If only this actually worked. It works in a barrel, but not in a carboy. At least that's my belief.

I have The Whip. You attach it to a drill and have fun!!!

The Whip is a product from Fermtech. It's the one Fermtech product that I have used that I was not happy with. Prefer the Mix-Stir (get the metal one), or the Fizz-X. I have used the Fizz-X forever.
http://www.fermtech.ca/wine degassing/whip.html

Steve
 
I don't think that's quite right. The receiving carboy is the one that has a vacuum in it. At least that's how the all-in-one works.

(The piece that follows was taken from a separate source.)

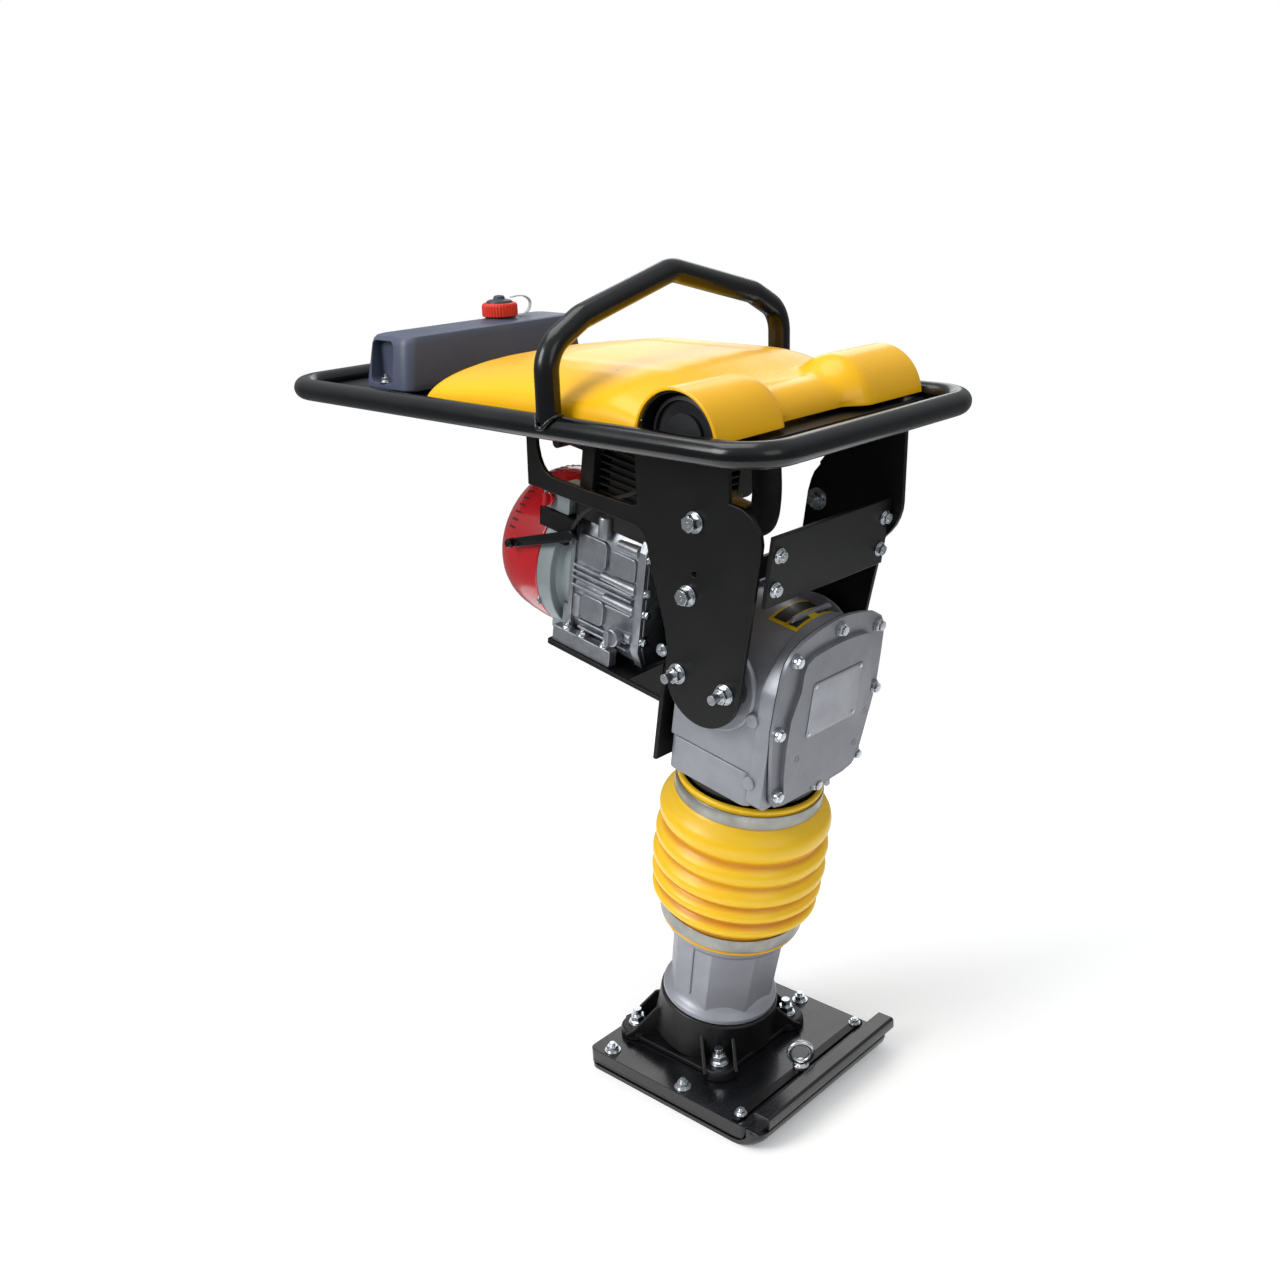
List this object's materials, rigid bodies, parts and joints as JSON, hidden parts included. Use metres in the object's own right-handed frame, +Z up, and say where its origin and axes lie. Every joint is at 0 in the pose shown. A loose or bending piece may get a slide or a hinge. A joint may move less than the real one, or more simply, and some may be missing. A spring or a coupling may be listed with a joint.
{
  "type": "jumping jack rammer",
  "caption": "Upright tamping rammer: a flat shoe under a leaning leg with a bellows, a drive case, a small engine and a loop handle with tank, hood and lifting arch.",
  "frame": {"origin": "centre of the shoe sole where it meets the ground", "axes": "+Z up, +X towards the turned-up toe and the front of the handle, +Y to the machine's left"},
  "size_m": [0.8243, 0.438, 1.0583],
  "materials": {
    "worn_steel": "rolled steel, scuffed",
    "shoe_black": "semi-gloss black paint",
    "frame_black": "gloss black powder coat",
    "zinc": "bright zinc plate",
    "silver_paint": "silver paint over casting",
    "band_steel": "plain steel band",
    "spring_steel": "oil-dark spring steel",
    "bellows_yellow": "satin yellow rubber",
    "inner_black": "matt black",
    "cover_paint": "darker silver paint",
    "plate_metal": "blank satin plate",
    "gear_steel": "machined steel",
    "black_rubber": "matt black rubber",
    "tank_slate": "satin slate plastic",
    "cap_red": "satin red plastic",
    "cap_dark": "dark slate plastic",
    "strap_clear": "milky flexible plastic",
    "hood_yellow": "gloss yellow plastic",
    "filter_black": "black plastic",
    "cast_alloy": "as-cast alloy",
    "housing_grey": "pale grey paint",
    "engine_red": "gloss red",
    "muffler_black": "heat-proof matt black",
    "lever_black": "black steel lever"
  },
  "bodies": {
    "foot": {"sole_plate": "worn_steel", "shoe_core": "shoe_black", "toe_bar": "shoe_black", "toe_strip": "frame_black", "foot_flange": "shoe_black", "foot_stud_1": "zinc", "foot_stud_2": "zinc", "foot_stud_3": "zinc", "foot_stud_4": "zinc", "eye_bolt": "zinc", "leg_tube": "silver_paint", "spring_tube": "worn_steel", "lower_clamp": "band_steel"},
    "machine": {"lower_spring": "spring_steel", "upper_spring": "spring_steel", "bellows": "bellows_yellow", "upper_clamp": "band_steel", "guide_tube": "inner_black", "piston": "worn_steel", "drive_case": "silver_paint", "case_cover": "cover_paint", "rating_plate": "plate_metal", "shaft_bearing": "gear_steel", "rubber_mount_near_1": "black_rubber", "rubber_mount_near_2": "black_rubber", "rubber_mount_far_1": "black_rubber", "rubber_mount_far_2": "black_rubber", "side_plate_near": "frame_black", "side_plate_far": "frame_black", "cross_plate": "frame_black", "engine_base": "frame_black", "handle_loop": "frame_black", "lift_arch": "frame_black", "rear_deck": "frame_black", "front_deck": "frame_black", "fuel_tank": "tank_slate", "cap_strap": "strap_clear", "hood": "hood_yellow", "filter_can_near": "filter_black", "filter_can_far": "filter_black", "engine_block": "cast_alloy", "fan_housing": "housing_grey", "recoil_cover": "engine_red", "cylinder": "cast_alloy", "muffler": "muffler_black", "carburettor": "cast_alloy", "air_duct": "black_rubber", "clutch_housing": "frame_black", "spark_cap": "black_rubber"},
    "crank": {"crank_gear": "gear_steel"},
    "pinion": {"pinion": "gear_steel"},
    "con_rod": {"con_rod": "gear_steel"},
    "throttle_lever": {"throttle_lever": "lever_black"},
    "choke_lever": {"choke_lever": "lever_black"},
    "engine_switch": {"engine_switch": "engine_red"},
    "oil_cap": {"oil_cap": "filter_black"},
    "cap_insert": {"cap_insert": "cap_dark"},
    "cap_ring": {"cap_ring": "cap_red"},
    "recoil_grip": {"recoil_grip": "filter_black"}
  },
  "joints": [
    {"name": "leg_stroke", "type": "slide", "parent": "foot", "child": "machine", "axis": [0.196, 0, 0.9806], "range_m": [-0.03, 0.03], "stiffness_N_per_m": 60000, "springref_m": 0.01203, "deforming": ["bellows", "lower_spring", "upper_spring"]},
    {"name": "crank_spin", "type": "hinge", "parent": "machine", "child": "crank", "pos_m": [0.06313, 0, 0.57464], "axis": [0.9806, 0, -0.196], "continuous": true},
    {"name": "pinion_spin", "type": "hinge", "parent": "machine", "child": "pinion", "pos_m": [0.0741, 0, 0.62955], "axis": [0.9806, 0, -0.196], "continuous": true},
    {"name": "rod_pivot", "type": "hinge", "parent": "crank", "child": "con_rod", "pos_m": [0.05803, 0, 0.54914], "axis": [0.9806, 0, -0.196], "continuous": true},
    {"name": "throttle", "type": "hinge", "parent": "machine", "child": "throttle_lever", "pos_m": [-0.14616, -0.108, 0.74189], "axis": [0, 1, 0], "range_deg": [-10, 25]},
    {"name": "choke", "type": "hinge", "parent": "machine", "child": "choke_lever", "pos_m": [0.00426, -0.05, 0.77506], "axis": [0, 1, 0], "range_deg": [0, 60]},
    {"name": "switch_turn", "type": "hinge", "parent": "machine", "child": "engine_switch", "pos_m": [-0.1848, -0.104, 0.78326], "axis": [0, 1, 0], "range_deg": [0, 45]},
    {"name": "oil_cap_turn", "type": "hinge", "parent": "machine", "child": "oil_cap", "pos_m": [-0.08652, -0.106, 0.62188], "axis": [0, 1, 0], "range_deg": [0, 360]},
    {"name": "cap_lift", "type": "slide", "parent": "machine", "child": "cap_insert", "axis": [0.0349, 0, 0.9994], "range_m": [0, 0.0121]},
    {"name": "cap_turn", "type": "hinge", "parent": "cap_insert", "child": "cap_ring", "pos_m": [-0.41716, 0.045, 0.98181], "axis": [0.0349, 0, 0.9994], "range_deg": [0, 900]},
    {"name": "starter_pull", "type": "slide", "parent": "machine", "child": "recoil_grip", "axis": [-0.9806, 0, 0.196], "range_m": [0, 0.25], "stiffness_N_per_m": 30, "springref_m": -0.06}
  ],
  "couplings": [
    {"joint": "pinion_spin", "follows": "crank_spin", "ratio": -3},
    {"joint": "rod_pivot", "follows": "crank_spin", "ratio": -1},
    {"joint": "cap_lift", "follows": "cap_turn", "m_per_rad": 0.00076394}
  ]
}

As to whether there is still air in it that is being displaced by the wine, that's probably true as it is certainly not a perfect vacuum.

Guess you're right, its been a while since ive had mine out :)
Sorry - i've been on vacation for the first time in several years so the brains only been working about half the time, and it has had gas the other half the time

'Cause you gotta pull through the receiving carboy.. So you're creating a vacuum on the receiving carboy & the sending carboy breathes so you dont implode everything.. Thanks for keeping me on track :)
 
Are there any videos out there where i can see manuel degassing with a whip or drill? how long does degassing take?
 
Here ya go...

[ame]http://www.youtube.com/watch?v=lLFrlL17CI4[/ame]

You can get one for under $10 at any LHBS.